Extreme Makeover! Extrême désincarnation?

Jacques Dufresne
En deux émissions successives, Extreme Makeover et Extreme Makeover: Home Edition, la chaîne américaine ABC offre le remodelage total, celui du corps dans le premier cas, celui de la maison dans le second. Cette conversion par l'extérieur, ce renversement du message évangélique s'opère avec la bénédiction des Évangélistes, dans l'intérêt des industries de la réjuvénation du corps et de la rénovation des maisons.
Extreme Makeover! En 2004, 20 000 personnes ont proposé leur candidature à la chaîne ABC pour cette émission de téléréalité où l’on accepte d’étaler les défauts de son anatomie ainsi que les petites misères psychologiques qu’ils entraînent, avant de subir, toujours à l’écran, une chirurgie esthétique totale. Comme le tournage dure de six à huit semaines, la vedette de l’heure peut se révéler à la fin de l’émission telle enfin qu’elle s’est elle-même choisie. Elle a souffert sous le scalpel... et sous les yeux de millions de téléspectateurs, dont plusieurs ont pris plaisir à la voir souffrir.
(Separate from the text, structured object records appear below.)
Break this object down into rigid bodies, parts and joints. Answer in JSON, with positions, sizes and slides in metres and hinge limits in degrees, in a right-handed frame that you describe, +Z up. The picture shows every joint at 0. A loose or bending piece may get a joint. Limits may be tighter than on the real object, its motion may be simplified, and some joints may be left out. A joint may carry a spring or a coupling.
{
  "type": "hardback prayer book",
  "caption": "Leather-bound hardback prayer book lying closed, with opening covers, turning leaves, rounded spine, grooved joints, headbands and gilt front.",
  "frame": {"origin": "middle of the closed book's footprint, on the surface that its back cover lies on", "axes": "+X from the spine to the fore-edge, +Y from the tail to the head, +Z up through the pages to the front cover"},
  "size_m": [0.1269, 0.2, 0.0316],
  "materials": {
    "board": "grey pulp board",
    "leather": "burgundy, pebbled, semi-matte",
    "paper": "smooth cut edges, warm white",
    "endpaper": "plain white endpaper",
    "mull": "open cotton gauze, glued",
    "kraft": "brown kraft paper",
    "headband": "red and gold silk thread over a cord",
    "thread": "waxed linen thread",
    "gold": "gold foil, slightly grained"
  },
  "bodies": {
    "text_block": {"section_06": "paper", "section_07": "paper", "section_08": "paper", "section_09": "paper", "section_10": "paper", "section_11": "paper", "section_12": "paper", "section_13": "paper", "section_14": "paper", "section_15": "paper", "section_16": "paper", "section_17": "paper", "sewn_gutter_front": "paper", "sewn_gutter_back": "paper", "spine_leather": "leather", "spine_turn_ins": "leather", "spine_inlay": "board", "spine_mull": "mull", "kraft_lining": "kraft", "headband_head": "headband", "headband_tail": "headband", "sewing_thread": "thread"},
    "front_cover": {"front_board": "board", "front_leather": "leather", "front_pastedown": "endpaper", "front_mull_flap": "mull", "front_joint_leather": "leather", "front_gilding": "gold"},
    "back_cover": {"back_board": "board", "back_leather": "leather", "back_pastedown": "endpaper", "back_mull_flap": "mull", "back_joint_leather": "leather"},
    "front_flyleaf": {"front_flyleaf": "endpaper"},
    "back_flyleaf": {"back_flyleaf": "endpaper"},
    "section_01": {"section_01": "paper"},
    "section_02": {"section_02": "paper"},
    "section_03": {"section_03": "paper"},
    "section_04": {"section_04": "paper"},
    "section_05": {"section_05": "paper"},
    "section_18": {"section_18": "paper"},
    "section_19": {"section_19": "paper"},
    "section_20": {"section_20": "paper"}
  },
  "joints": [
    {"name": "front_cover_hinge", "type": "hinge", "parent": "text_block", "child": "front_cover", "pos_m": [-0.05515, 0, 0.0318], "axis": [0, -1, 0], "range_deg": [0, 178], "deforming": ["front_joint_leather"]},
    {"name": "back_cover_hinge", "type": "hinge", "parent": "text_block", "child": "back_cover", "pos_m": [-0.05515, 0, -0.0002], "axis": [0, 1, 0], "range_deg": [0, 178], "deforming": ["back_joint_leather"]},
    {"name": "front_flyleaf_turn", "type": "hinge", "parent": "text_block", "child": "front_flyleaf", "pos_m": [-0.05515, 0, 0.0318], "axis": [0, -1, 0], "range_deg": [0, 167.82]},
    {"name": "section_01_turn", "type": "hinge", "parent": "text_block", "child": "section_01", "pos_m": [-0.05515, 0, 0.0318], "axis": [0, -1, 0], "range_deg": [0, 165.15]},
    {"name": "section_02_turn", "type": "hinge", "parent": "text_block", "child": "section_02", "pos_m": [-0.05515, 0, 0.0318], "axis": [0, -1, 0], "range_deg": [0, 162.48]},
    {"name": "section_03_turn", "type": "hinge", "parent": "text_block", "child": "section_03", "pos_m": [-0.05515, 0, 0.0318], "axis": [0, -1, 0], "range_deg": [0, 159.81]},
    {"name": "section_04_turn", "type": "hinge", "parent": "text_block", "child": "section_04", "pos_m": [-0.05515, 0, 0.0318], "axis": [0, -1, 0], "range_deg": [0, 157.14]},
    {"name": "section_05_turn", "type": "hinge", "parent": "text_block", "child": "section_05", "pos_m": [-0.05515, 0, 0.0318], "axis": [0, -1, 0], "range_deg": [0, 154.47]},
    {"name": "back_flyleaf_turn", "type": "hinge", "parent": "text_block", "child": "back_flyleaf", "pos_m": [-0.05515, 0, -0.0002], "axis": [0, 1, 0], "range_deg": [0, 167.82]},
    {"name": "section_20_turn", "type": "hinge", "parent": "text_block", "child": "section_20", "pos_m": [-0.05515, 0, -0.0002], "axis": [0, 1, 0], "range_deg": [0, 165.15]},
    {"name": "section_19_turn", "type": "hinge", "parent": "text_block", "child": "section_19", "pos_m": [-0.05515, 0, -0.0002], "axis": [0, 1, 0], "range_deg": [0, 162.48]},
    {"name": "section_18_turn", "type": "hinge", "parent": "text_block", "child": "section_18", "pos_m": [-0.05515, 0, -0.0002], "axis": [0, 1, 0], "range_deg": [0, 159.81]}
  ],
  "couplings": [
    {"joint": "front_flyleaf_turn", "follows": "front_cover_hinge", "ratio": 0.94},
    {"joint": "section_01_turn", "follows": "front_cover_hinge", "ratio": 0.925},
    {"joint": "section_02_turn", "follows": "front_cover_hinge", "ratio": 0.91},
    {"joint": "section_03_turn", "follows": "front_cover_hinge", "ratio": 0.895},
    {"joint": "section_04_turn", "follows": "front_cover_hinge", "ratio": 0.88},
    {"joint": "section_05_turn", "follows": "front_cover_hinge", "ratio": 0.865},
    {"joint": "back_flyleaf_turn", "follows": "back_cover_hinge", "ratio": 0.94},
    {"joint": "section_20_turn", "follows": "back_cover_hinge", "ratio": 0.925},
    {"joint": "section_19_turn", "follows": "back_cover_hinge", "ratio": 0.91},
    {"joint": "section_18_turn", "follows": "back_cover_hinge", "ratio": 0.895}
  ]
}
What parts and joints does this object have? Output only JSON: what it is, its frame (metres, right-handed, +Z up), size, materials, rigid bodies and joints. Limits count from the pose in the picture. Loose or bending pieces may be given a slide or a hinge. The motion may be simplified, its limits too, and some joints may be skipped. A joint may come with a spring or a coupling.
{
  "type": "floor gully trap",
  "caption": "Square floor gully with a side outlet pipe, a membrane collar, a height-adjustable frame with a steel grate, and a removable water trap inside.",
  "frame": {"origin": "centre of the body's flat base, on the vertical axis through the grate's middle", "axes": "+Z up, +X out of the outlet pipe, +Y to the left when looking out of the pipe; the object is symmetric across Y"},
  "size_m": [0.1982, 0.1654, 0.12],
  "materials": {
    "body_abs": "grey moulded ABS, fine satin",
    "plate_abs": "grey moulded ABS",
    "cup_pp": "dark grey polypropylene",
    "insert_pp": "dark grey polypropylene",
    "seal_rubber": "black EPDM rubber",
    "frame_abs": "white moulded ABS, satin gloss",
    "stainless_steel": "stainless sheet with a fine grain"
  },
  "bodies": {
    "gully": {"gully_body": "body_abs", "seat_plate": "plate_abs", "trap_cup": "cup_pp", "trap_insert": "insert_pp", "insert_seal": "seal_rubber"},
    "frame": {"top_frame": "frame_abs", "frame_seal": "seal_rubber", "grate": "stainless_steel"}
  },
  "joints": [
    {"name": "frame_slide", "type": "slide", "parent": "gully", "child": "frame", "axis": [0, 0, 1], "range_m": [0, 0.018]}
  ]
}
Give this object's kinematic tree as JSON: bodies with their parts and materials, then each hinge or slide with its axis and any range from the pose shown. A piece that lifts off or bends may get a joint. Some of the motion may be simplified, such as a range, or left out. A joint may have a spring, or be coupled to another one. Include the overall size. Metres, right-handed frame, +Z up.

Catharsis oblige, dira un commentateur. C’est par là que cette industrie, en forte croissance, se rattache à l’antique montée vers la perfection où tout commençait par un changement intérieur, souvent douloureux. Désormais le changement s’opère de l’extérieur vers l’intérieur, dans la douleur toujours.

Comment ne pas être frappé par le fait que cette réingénierie de l’être humain se fait sur deux plans à la fois : le génotype et le phénotype, les gènes et la partie visible du même organisme? À bien y penser la chose va de soi, il y a correspondance entre l'évolution du génotype et celle du phénotype. Il est en revanche étonnant que les manipulations du génotype suscitent de profondes inquiétudes d’ordre éthique tandis que le remodelage du corps visible semble une chose anodine.

Le remodelage n’est d’ailleurs qu’un procédé extérieur parmi d’autres : les drogues, le conditionnement, l’entraînement scientifique, les manipulations génétiques. C'est la banalisation de l'ensemble de ces méthodes qui doit nous préoccuper. Ne signe-t-elle pas l’échec de milliers d’années de civilisation centrée sur l’idée que l’être humain possède une âme incarnée dans un corps à travers lequel elle peut rayonner tout en lui imposant sa loi?

Faire en sorte que la sérénité du Bouddha, l’amour du Christ, la sagesse de Marc-Aurèle rayonnent à travers le marbre, après s’être incarnés dans une chair, telle fut la vocation du grand art dans le monde. Former et nourrir l’âme, lui enseigner les vertus qui assureront sa souveraineté à l’intérieur du composé humain, tel fut le grand souci commun aux sagesses orientale et occidentale. Au cœur de ces civilisations, la poésie aura été, comme l’amour, le frémissement d’une pensée intimement unie à un corps : «ces baisers de la chair dont l’âme est éblouie» (Hugo).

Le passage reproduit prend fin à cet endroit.